══ Supplied information ══

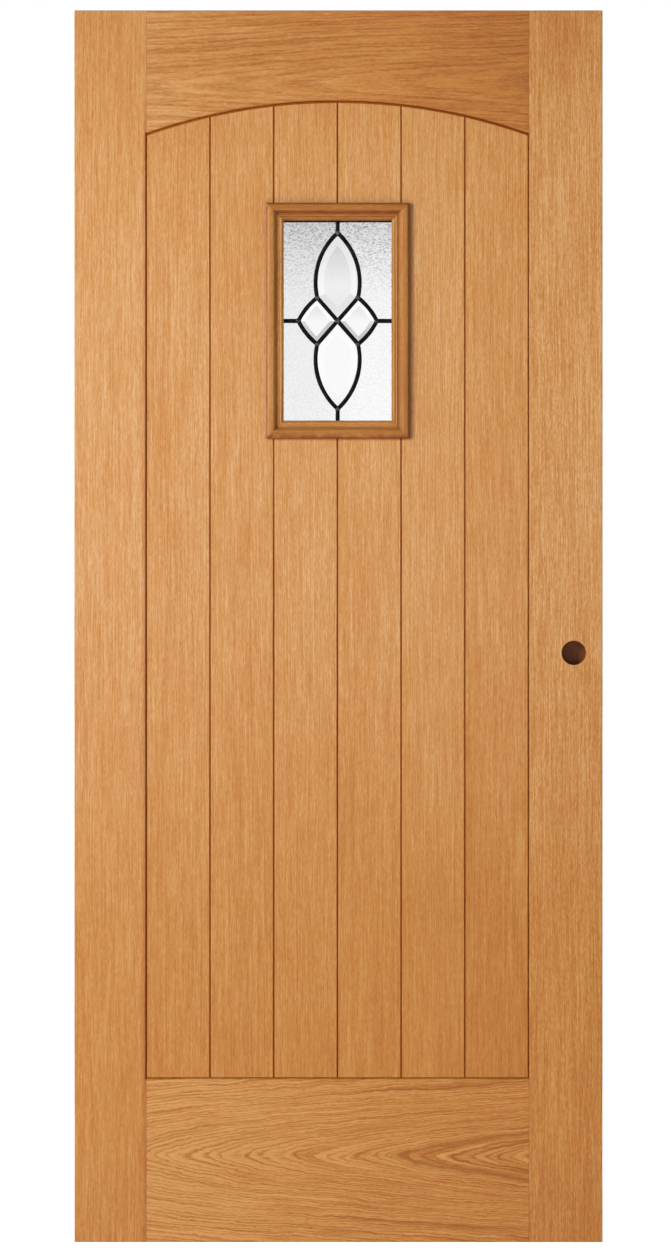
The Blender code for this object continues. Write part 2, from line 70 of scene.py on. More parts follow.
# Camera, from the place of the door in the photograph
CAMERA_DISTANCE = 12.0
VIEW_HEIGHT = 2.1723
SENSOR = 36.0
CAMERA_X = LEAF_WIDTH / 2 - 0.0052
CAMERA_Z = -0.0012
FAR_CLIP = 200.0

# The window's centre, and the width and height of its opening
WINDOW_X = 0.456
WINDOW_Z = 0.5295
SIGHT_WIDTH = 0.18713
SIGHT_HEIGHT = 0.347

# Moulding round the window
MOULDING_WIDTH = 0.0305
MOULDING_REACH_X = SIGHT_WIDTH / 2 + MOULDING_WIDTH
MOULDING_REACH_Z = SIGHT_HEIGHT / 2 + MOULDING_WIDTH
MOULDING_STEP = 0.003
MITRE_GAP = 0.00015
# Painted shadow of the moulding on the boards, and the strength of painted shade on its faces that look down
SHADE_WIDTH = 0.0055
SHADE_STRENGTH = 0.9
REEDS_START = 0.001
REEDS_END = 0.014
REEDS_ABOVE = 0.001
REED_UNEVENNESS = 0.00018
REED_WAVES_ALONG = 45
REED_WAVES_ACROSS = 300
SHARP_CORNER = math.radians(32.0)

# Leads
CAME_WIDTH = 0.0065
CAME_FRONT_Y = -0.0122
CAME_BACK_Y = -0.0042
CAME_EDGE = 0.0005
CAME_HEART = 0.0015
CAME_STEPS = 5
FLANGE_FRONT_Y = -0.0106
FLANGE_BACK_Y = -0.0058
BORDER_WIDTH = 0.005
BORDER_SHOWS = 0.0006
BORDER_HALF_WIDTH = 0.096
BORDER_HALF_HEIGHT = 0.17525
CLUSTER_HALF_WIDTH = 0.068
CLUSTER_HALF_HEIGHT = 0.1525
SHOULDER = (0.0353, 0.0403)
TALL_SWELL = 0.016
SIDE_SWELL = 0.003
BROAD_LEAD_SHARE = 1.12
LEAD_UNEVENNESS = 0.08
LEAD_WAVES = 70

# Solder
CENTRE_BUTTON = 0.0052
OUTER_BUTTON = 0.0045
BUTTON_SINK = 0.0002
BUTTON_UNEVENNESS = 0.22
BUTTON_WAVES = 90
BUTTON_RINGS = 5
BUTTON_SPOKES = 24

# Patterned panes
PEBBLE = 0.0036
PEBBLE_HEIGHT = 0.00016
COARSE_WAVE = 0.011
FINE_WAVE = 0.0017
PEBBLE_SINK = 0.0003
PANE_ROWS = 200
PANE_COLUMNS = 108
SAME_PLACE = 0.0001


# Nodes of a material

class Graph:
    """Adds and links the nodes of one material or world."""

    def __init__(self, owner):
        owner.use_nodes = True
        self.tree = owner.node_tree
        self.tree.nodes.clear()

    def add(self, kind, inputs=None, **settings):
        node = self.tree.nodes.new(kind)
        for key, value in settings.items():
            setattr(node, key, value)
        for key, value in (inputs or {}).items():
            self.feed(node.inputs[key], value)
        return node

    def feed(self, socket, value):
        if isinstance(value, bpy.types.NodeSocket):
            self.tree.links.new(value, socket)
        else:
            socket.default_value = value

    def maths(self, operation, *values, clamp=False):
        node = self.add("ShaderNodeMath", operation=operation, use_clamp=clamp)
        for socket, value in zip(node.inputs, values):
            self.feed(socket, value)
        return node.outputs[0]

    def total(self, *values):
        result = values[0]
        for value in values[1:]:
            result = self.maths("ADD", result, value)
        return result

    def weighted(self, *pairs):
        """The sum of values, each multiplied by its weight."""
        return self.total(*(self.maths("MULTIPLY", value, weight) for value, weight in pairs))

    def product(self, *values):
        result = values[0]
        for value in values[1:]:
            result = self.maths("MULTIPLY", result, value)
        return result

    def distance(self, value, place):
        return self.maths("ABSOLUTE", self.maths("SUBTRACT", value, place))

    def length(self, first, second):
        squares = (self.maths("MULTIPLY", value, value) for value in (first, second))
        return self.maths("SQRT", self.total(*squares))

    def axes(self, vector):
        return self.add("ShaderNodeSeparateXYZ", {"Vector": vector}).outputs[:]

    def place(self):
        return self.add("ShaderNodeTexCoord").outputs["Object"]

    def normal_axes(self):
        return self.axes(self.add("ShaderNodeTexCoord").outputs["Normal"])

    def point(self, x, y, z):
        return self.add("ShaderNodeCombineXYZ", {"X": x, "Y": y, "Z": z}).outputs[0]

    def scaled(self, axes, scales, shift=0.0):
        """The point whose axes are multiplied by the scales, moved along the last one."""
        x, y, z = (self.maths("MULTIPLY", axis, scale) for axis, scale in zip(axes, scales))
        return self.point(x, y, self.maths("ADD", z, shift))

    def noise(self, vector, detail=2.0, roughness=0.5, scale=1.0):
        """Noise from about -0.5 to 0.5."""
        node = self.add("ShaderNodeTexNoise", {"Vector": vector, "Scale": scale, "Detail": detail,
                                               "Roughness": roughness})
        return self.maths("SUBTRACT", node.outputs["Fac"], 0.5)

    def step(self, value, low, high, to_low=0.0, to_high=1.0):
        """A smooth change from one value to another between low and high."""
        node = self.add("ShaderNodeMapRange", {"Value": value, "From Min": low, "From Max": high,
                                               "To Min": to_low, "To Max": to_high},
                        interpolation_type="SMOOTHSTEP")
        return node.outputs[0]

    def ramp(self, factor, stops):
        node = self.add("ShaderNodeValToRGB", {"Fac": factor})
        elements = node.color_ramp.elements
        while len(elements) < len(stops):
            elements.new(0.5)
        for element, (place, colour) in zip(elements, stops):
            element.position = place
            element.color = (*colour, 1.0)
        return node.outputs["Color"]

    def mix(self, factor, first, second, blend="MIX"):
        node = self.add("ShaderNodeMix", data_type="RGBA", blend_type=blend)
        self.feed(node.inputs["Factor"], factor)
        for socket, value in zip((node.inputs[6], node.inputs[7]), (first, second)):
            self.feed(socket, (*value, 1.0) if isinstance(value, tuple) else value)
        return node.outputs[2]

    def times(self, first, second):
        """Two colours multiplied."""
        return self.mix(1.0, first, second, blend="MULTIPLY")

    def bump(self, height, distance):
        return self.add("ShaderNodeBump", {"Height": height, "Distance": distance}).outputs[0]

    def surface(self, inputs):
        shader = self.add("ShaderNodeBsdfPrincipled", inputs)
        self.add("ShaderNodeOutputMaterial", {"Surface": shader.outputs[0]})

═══

• **Exercise**: From the first line of the data above to the line holding "FAR_CLIP = 200.0", reproduce each line exactly; emit no other lines.

• **Answer**:
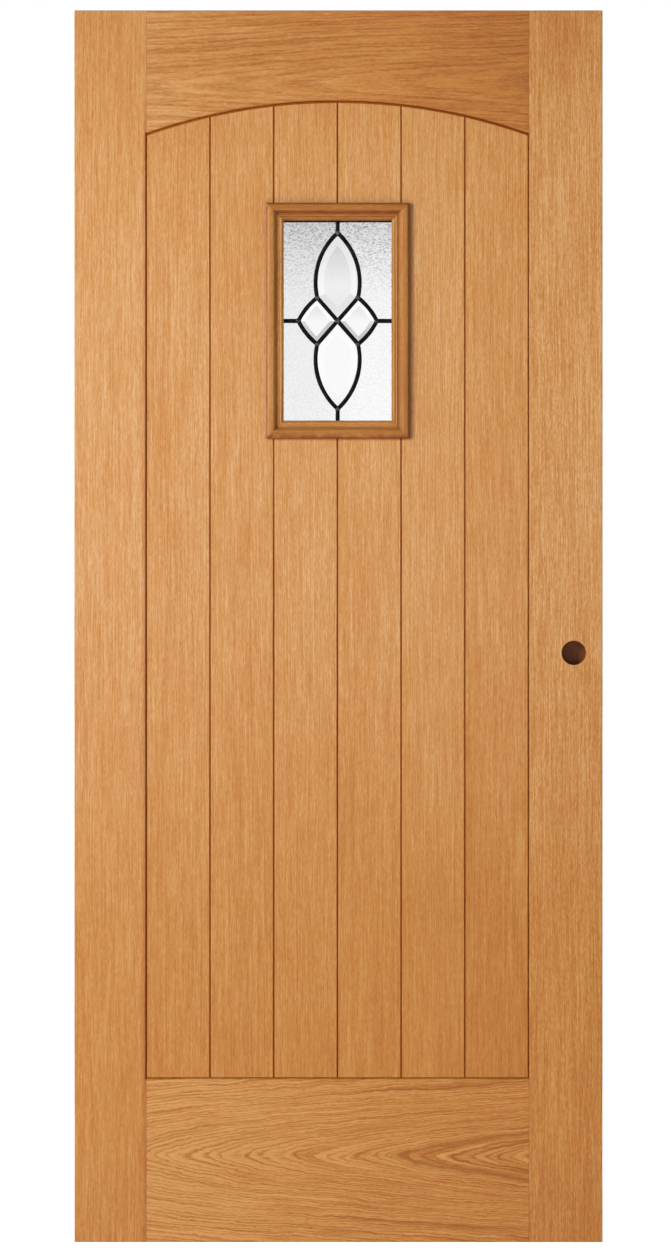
The Blender code for this object continues. Write part 2, from line 70 of scene.py on. More parts follow.
# Camera, from the place of the door in the photograph
CAMERA_DISTANCE = 12.0
VIEW_HEIGHT = 2.1723
SENSOR = 36.0
CAMERA_X = LEAF_WIDTH / 2 - 0.0052
CAMERA_Z = -0.0012
FAR_CLIP = 200.0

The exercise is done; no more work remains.